Marcelo Miranda Loayza
La filosofía, alguna vez considerada la madre de todas las ciencias, hoy parece estar relegada a un rincón polvoriento del pensamiento humano. En la era de la tecnología y los algoritmos, el arte de la reflexión crítica parece haber perdido su brillo. Lo que antes era un esfuerzo continuo por cuestionar y comprender, hoy se encuentra ensombrecido por una preferencia hacia respuestas fáciles y rápidas, otorgadas por una red omnipresente de información superficial y engañosa. La pregunta que nos debemos hacer es: ¿hemos dejado de pensar?
La ciencia empírica ha logrado avances increíbles, y no hay duda de que ha contribuido al bienestar humano en formas que la filosofía no podría haber imaginado por sí sola. Sin embargo, en este proceso, parece haberse instaurado una falsa dicotomía: ciencia y filosofía como rivales, en lugar de como compañeras en la búsqueda de la verdad. La tecnología, con su capacidad para resolver problemas a gran escala, ha seducido al hombre moderno, a tal punto que ahora preferimos respuestas automáticas en lugar de las incómodas preguntas que nos forzaban a pensar.
La crisis no es sólo externa, es también interna. Muchas facultades de filosofía a nivel mundial, una vez elogiadas por su capacidad de fomentar la libre reflexión, se han transformado en centros de reproducción ideológica. Alineadas con posturas progresistas de izquierda, han abandonado el objetivo de generar pensamiento crítico para convertirse en vehículos de adoctrinamiento. En lugar de promover la diversidad de ideas y el debate abierto, muchas de estas instituciones se han convertido en cámaras de eco que repiten una sola narrativa.
Este monopolio del pensamiento se evidencia en la exclusión de ciertos autores y corrientes. Nombres como Sir Roger Scruton, Jordan Peterson o Joseph Ratzinger, figuras que representan una visión crítica del pensamiento contemporáneo, apenas encuentran lugar en las aulas. Incluso filósofos clásicos, como Immanuel Kant, han sido desplazados por figuras de la tristemente célebre Escuela de Frankfurt, cuyas ideas se han vuelto hegemónicas en muchos espacios académicos. La pluralidad intelectual, necesaria para el sano desarrollo del pensamiento, está en crisis.
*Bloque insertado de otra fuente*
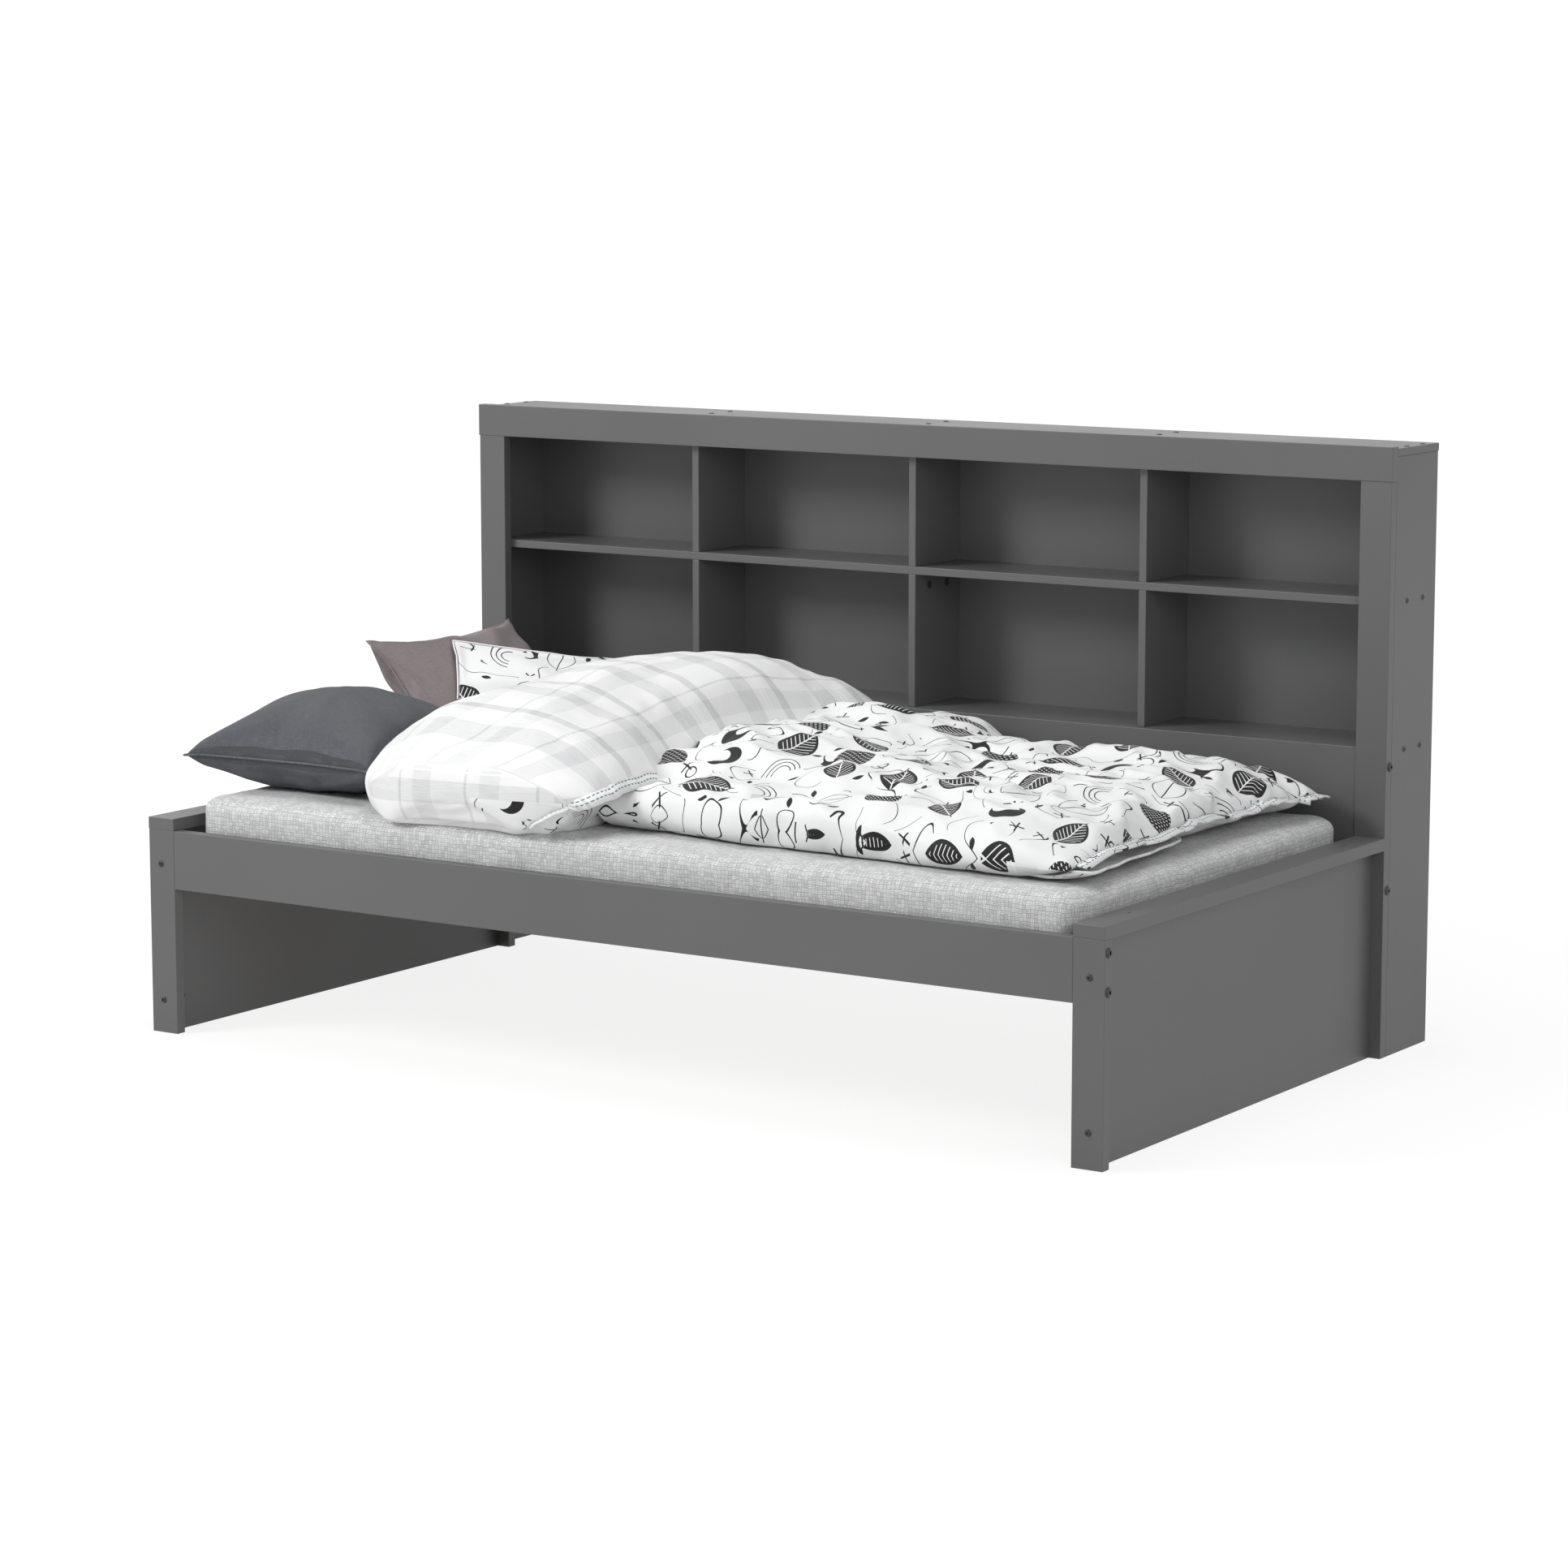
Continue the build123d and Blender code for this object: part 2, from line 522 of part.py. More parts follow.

El fenómeno va más allá de las universidades. A nivel general, la educación escolarizada también sufre las consecuencias. En muchas currículas escolares, la filosofía ha sido marginalizada o eliminada por completo. Se da prioridad a materias “prácticas” o “productivas”, mientras que el pensar filosófico, que fomenta la curiosidad y el análisis profundo, se percibe como innecesario o, incluso, subversivo. En este sentido, la filosofía ya no es vista como un ejercicio vital para el ser humano, sino como una reliquia de un pasado elitista y distante.
Este deterioro del pensamiento filosófico no es casualidad. Se inserta en un contexto de creciente control ideológico a nivel global. Al igual que en la distopía de George Orwell (1984), los sistemas de poder actuales parecen tener poco interés en fomentar la reflexión crítica entre los ciudadanos. Un pueblo que piensa es un pueblo que cuestiona, y un pueblo que cuestiona es un peligro para los sistemas que prefieren la conformidad ciega. Basta observar los lineamientos de la agenda 2030 de la ONU para identificar indicios de este fenómeno: directrices que, si bien parecen orientadas hacia el bienestar global, podrían, en última instancia, desincentivar el cuestionamiento individual a favor de un “bien común” definido por unos pocos.
La era de los algoritmos también juega un papel crucial en este proceso. Las redes sociales, diseñadas para maximizar la atención y minimizar la reflexión, han reducido la capacidad del individuo de concentrarse en una idea compleja. La información es dada en dosis rápidas y superficiales, lo cual refuerza la idea de que no necesitamos pensar por nosotros mismos, sino simplemente consumir lo que se nos entrega. Esta dinámica refuerza un ciclo de pasividad intelectual, en el que el acto de pensar se ve como innecesario y fatigoso.
La solución a este problema puede ser tan sencilla como radical: apagar el celular y abrir un libro. En un mundo saturado de estímulos, el simple acto de detenerse a leer y reflexionar puede ser el mayor acto de resistencia.
Si somos capaces de revalorizar el pensamiento crítico y la reflexión filosófica, no solo estaremos resistiendo a las presiones de un mundo que prefiere que no pensemos, sino que también estaremos reivindicando nuestra libertad más fundamental: la libertad de decidir quiénes somos y qué queremos ser. En este sentido, el mayor acto de rebeldía es también el más simple: pensar por nosotros mismos.
El autor es teólogo, escritor y educador.